> _Data lines_:
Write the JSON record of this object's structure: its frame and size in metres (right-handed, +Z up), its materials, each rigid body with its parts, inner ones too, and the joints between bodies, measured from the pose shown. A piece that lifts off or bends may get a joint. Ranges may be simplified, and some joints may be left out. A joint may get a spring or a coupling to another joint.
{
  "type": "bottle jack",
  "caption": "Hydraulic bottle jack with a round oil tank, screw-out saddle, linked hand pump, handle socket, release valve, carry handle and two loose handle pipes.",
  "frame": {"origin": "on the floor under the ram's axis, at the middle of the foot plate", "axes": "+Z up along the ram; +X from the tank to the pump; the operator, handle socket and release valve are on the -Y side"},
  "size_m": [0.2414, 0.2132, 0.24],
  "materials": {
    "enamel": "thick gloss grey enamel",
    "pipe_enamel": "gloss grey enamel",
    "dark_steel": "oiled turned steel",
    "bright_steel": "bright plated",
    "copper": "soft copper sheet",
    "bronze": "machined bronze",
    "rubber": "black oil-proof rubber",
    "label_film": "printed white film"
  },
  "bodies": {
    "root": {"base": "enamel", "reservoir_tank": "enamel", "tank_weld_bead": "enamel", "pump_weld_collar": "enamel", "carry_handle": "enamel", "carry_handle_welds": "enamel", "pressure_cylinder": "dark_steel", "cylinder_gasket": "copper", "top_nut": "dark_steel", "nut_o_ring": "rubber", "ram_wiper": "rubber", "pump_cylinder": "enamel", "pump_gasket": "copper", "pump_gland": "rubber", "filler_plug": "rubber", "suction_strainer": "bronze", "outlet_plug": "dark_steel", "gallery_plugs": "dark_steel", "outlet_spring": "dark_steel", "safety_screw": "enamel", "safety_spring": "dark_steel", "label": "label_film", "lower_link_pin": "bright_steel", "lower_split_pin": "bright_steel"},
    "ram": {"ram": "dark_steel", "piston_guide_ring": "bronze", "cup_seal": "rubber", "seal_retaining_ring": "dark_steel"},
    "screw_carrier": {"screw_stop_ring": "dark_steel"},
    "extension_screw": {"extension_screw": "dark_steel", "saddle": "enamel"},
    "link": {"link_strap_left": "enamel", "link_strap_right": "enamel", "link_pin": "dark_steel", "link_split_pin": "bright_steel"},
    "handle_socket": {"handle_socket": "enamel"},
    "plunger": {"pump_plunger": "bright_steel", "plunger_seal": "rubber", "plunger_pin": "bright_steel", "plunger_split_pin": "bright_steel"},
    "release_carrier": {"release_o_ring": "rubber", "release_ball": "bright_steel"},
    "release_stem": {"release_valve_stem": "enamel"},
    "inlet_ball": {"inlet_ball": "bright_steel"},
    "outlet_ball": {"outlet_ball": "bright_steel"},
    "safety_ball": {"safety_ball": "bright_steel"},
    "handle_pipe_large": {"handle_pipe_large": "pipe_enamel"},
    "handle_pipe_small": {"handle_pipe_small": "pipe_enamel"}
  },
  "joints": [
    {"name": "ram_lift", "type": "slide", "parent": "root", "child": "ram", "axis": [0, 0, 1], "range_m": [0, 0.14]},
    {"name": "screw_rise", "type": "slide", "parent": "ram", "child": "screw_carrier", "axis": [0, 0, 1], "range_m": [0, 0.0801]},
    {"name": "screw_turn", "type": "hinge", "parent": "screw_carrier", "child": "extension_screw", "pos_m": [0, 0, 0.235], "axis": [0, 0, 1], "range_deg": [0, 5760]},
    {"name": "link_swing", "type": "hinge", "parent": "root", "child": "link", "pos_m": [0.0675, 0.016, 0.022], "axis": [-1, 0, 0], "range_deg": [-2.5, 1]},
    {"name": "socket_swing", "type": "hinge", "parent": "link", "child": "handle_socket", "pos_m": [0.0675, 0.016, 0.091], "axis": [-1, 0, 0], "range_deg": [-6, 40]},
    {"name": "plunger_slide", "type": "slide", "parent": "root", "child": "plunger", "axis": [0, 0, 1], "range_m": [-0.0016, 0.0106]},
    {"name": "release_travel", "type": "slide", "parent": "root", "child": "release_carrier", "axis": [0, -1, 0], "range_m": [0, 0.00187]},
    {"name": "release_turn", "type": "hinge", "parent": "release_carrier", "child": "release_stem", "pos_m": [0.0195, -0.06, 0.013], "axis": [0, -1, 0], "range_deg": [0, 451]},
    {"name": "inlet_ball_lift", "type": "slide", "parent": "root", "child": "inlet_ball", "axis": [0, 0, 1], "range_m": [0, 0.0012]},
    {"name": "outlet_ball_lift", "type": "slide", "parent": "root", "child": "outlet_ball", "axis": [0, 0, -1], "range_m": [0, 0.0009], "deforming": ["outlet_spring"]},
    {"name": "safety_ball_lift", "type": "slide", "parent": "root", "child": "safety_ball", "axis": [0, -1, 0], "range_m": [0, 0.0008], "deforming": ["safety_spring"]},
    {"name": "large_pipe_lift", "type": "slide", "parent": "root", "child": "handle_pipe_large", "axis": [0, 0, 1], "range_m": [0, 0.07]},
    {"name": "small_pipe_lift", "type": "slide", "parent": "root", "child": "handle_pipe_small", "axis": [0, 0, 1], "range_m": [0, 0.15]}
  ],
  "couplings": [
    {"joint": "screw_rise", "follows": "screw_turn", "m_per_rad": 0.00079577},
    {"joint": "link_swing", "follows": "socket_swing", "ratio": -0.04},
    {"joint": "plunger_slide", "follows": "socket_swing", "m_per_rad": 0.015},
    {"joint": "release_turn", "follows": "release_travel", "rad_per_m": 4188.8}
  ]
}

> _Given task_: Write the whole listing out again. Keep every line exactly as it is.

> _Task result_:
Write the JSON record of this object's structure: its frame and size in metres (right-handed, +Z up), its materials, each rigid body with its parts, inner ones too, and the joints between bodies, measured from the pose shown. A piece that lifts off or bends may get a joint. Ranges may be simplified, and some joints may be left out. A joint may get a spring or a coupling to another joint.
{
  "type": "bottle jack",
  "caption": "Hydraulic bottle jack with a round oil tank, screw-out saddle, linked hand pump, handle socket, release valve, carry handle and two loose handle pipes.",
  "frame": {"origin": "on the floor under the ram's axis, at the middle of the foot plate", "axes": "+Z up along the ram; +X from the tank to the pump; the operator, handle socket and release valve are on the -Y side"},
  "size_m": [0.2414, 0.2132, 0.24],
  "materials": {
    "enamel": "thick gloss grey enamel",
    "pipe_enamel": "gloss grey enamel",
    "dark_steel": "oiled turned steel",
    "bright_steel": "bright plated",
    "copper": "soft copper sheet",
    "bronze": "machined bronze",
    "rubber": "black oil-proof rubber",
    "label_film": "printed white film"
  },
  "bodies": {
    "root": {"base": "enamel", "reservoir_tank": "enamel", "tank_weld_bead": "enamel", "pump_weld_collar": "enamel", "carry_handle": "enamel", "carry_handle_welds": "enamel", "pressure_cylinder": "dark_steel", "cylinder_gasket": "copper", "top_nut": "dark_steel", "nut_o_ring": "rubber", "ram_wiper": "rubber", "pump_cylinder": "enamel", "pump_gasket": "copper", "pump_gland": "rubber", "filler_plug": "rubber", "suction_strainer": "bronze", "outlet_plug": "dark_steel", "gallery_plugs": "dark_steel", "outlet_spring": "dark_steel", "safety_screw": "enamel", "safety_spring": "dark_steel", "label": "label_film", "lower_link_pin": "bright_steel", "lower_split_pin": "bright_steel"},
    "ram": {"ram": "dark_steel", "piston_guide_ring": "bronze", "cup_seal": "rubber", "seal_retaining_ring": "dark_steel"},
    "screw_carrier": {"screw_stop_ring": "dark_steel"},
    "extension_screw": {"extension_screw": "dark_steel", "saddle": "enamel"},
    "link": {"link_strap_left": "enamel", "link_strap_right": "enamel", "link_pin": "dark_steel", "link_split_pin": "bright_steel"},
    "handle_socket": {"handle_socket": "enamel"},
    "plunger": {"pump_plunger": "bright_steel", "plunger_seal": "rubber", "plunger_pin": "bright_steel", "plunger_split_pin": "bright_steel"},
    "release_carrier": {"release_o_ring": "rubber", "release_ball": "bright_steel"},
    "release_stem": {"release_valve_stem": "enamel"},
    "inlet_ball": {"inlet_ball": "bright_steel"},
    "outlet_ball": {"outlet_ball": "bright_steel"},
    "safety_ball": {"safety_ball": "bright_steel"},
    "handle_pipe_large": {"handle_pipe_large": "pipe_enamel"},
    "handle_pipe_small": {"handle_pipe_small": "pipe_enamel"}
  },
  "joints": [
    {"name": "ram_lift", "type": "slide", "parent": "root", "child": "ram", "axis": [0, 0, 1], "range_m": [0, 0.14]},
    {"name": "screw_rise", "type": "slide", "parent": "ram", "child": "screw_carrier", "axis": [0, 0, 1], "range_m": [0, 0.0801]},
    {"name": "screw_turn", "type": "hinge", "parent": "screw_carrier", "child": "extension_screw", "pos_m": [0, 0, 0.235], "axis": [0, 0, 1], "range_deg": [0, 5760]},
    {"name": "link_swing", "type": "hinge", "parent": "root", "child": "link", "pos_m": [0.0675, 0.016, 0.022], "axis": [-1, 0, 0], "range_deg": [-2.5, 1]},
    {"name": "socket_swing", "type": "hinge", "parent": "link", "child": "handle_socket", "pos_m": [0.0675, 0.016, 0.091], "axis": [-1, 0, 0], "range_deg": [-6, 40]},
    {"name": "plunger_slide", "type": "slide", "parent": "root", "child": "plunger", "axis": [0, 0, 1], "range_m": [-0.0016, 0.0106]},
    {"name": "release_travel", "type": "slide", "parent": "root", "child": "release_carrier", "axis": [0, -1, 0], "range_m": [0, 0.00187]},
    {"name": "release_turn", "type": "hinge", "parent": "release_carrier", "child": "release_stem", "pos_m": [0.0195, -0.06, 0.013], "axis": [0, -1, 0], "range_deg": [0, 451]},
    {"name": "inlet_ball_lift", "type": "slide", "parent": "root", "child": "inlet_ball", "axis": [0, 0, 1], "range_m": [0, 0.0012]},
    {"name": "outlet_ball_lift", "type": "slide", "parent": "root", "child": "outlet_ball", "axis": [0, 0, -1], "range_m": [0, 0.0009], "deforming": ["outlet_spring"]},
    {"name": "safety_ball_lift", "type": "slide", "parent": "root", "child": "safety_ball", "axis": [0, -1, 0], "range_m": [0, 0.0008], "deforming": ["safety_spring"]},
    {"name": "large_pipe_lift", "type": "slide", "parent": "root", "child": "handle_pipe_large", "axis": [0, 0, 1], "range_m": [0, 0.07]},
    {"name": "small_pipe_lift", "type": "slide", "parent": "root", "child": "handle_pipe_small", "axis": [0, 0, 1], "range_m": [0, 0.15]}
  ],
  "couplings": [
    {"joint": "screw_rise", "follows": "screw_turn", "m_per_rad": 0.00079577},
    {"joint": "link_swing", "follows": "socket_swing", "ratio": -0.04},
    {"joint": "plunger_slide", "follows": "socket_swing", "m_per_rad": 0.015},
    {"joint": "release_turn", "follows": "release_travel", "rad_per_m": 4188.8}
  ]
}